Q&A: Microsoft's new multicore-computing guru speaks out

November 26, 2007 (Network World) -- Supercomputing expert Dan Reed, who saw the birth of the Web browser at the University of Illinois at Urbana-Champaign, is joining Microsoft Research as director of scalable and multicore computing.

This serious college basketball fan is tearing himself away from the hoops heartland surrounding North Carolina's Research Triangle to lead Microsoft's efforts in multicore technology and next-generation data centers. "I watched Mosaic come up out of the ground, and I watched my students go off to start-ups, and I promised myself that if the surf was up again that I was going to grab my board and get in the water," Reed told Network World's John Fontana, during a chat about Reed's move from academia and what he says could be a coming revolution that rivals the development of the Web.

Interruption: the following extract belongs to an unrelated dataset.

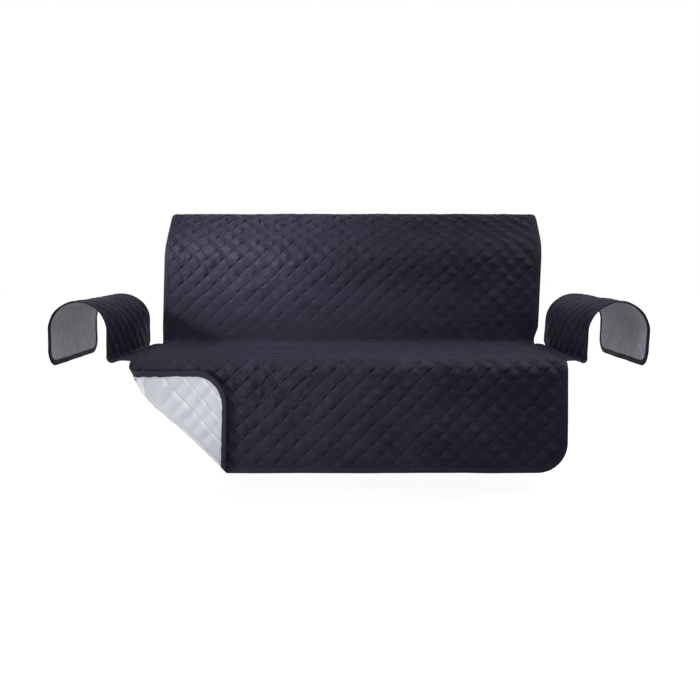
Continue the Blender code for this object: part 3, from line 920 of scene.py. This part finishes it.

What drew you to Microsoft? There are very few places in the world that have the combination of world-class research capability and the market influence and the resources to be game-changing players in a period where there is this much ferment with multicore and large data centers.

The other more broad question is, "Why industry after having spent a life in academia?" And the answer is that the problems of this ilk [multicore, large data centers], the opportunities to profoundly influence their decision, is actually much larger right now in the industry space than it is in the academic space.

What are the unique challenges multicore computing presents to a software development company such as Microsoft? We have hit the power and clock-frequency wall, so large-scale multicore is coming. To continue to ride the performance advantages from that parallelism on chips, we have to rethink how we develop software. How we develop code that runs in parallel and uses those processors has implications for a whole new set of developments but also for the existing software base. So for a software company like Microsoft, it is about developing new applications that take advantage of that parallelism, because there is a whole new set of application opportunities.

What's your plan of attack? I will be doing two things. My position is in MSR, and some of the issues associated with that are research-related. But many of them are deeply product-related. So I will not only be engaging people on the research side, but I will also be working with the product groups and also working with Microsoft's external partners, like chip vendors, because this is not just a software issue; it is a hardware issue as well.

So for a set of ongoing projects that I expect to follow, Microsoft has several activities under way. If you saw recently, the plan is to start shifting the tool set to something called F#, the functional language based on the common runtime system, which is one of the early products to allow us to exploit the on-chip parallelism.
There are other things like transactional memory. One of the things that is true about this problem is there isn't a single silver bullet.

Microsoft Research Director Rick Rashid told me last year that technology transfer is a "full-contact sport." Do you plan to play? Absolutely, that is what I have done my entire professional life. The process of taking ideas and pushing them out into the marketplace is something that I have done for a long time. Intel has shipped product based on software that I developed as a researcher in academia.

You said in your blog that scalable and multicore computing are among the most interesting technical problems in computing. Can you, in layman's terms, tell us why? There are two questions there. One is the scalable and one is the multiple cores. This is probably a once-in-20-year opportunity to rethink some fundamental things about the way we design processors and the way that we support software.

The other piece is the rise of large-scale data centers and cloud computing's software as a service. The scope and scale of these data centers is beyond anything we have conceived of building before. This aggregation of information and the ability to deliver computing in response to remote requests is the biggest thing that is happening since the Web.

So, you put these two things together and we are about to realize the infrastructure to support the computing equivalent of the electronic power grid. When I was at Illinois, I saw the Web browser Mosaic born, and as I look at this space happen -- multicore, Web 2.0, data centers -- that same sort of confluence of excitement and opportunity is there.

For users who know nothing about this technology, where will they experience its benefits? They are going to see performance go into warp drive. And not just on the desktop, but mobile devices, because you can deliver high performance at low power and obviously that is a big issue in the mobile space. Some of the technologies that rely on vision and speech recognition and nontraditional interfaces beyond keyboard and mouse. Those kinds of interfaces need the kind of power that multicore will deliver.

How will you divide your time between research and product? I will divide my time between three things. It is a logical division rather than a division between research and product. The group of things to work on are minicore, large-core multicore systems, a clean-sheet look at next-generation data centers, so soup-to-nuts from chip-level issues up through system integration [and the] software stack to support some of these next-generation apps.

The second is large-scale environment, thermal and power management to go with what you do if you want to build a 200,000-square-foot, 50-megawatt data center. The third thing that I will be doing is to finish work on national science, technology and information policy. I have done a lot of that over the last few years on the President's Council of Advisors for Science and Technology, and I am also chair of the umbrella organization that represents all of the academic and industrial research labs in computing in North America.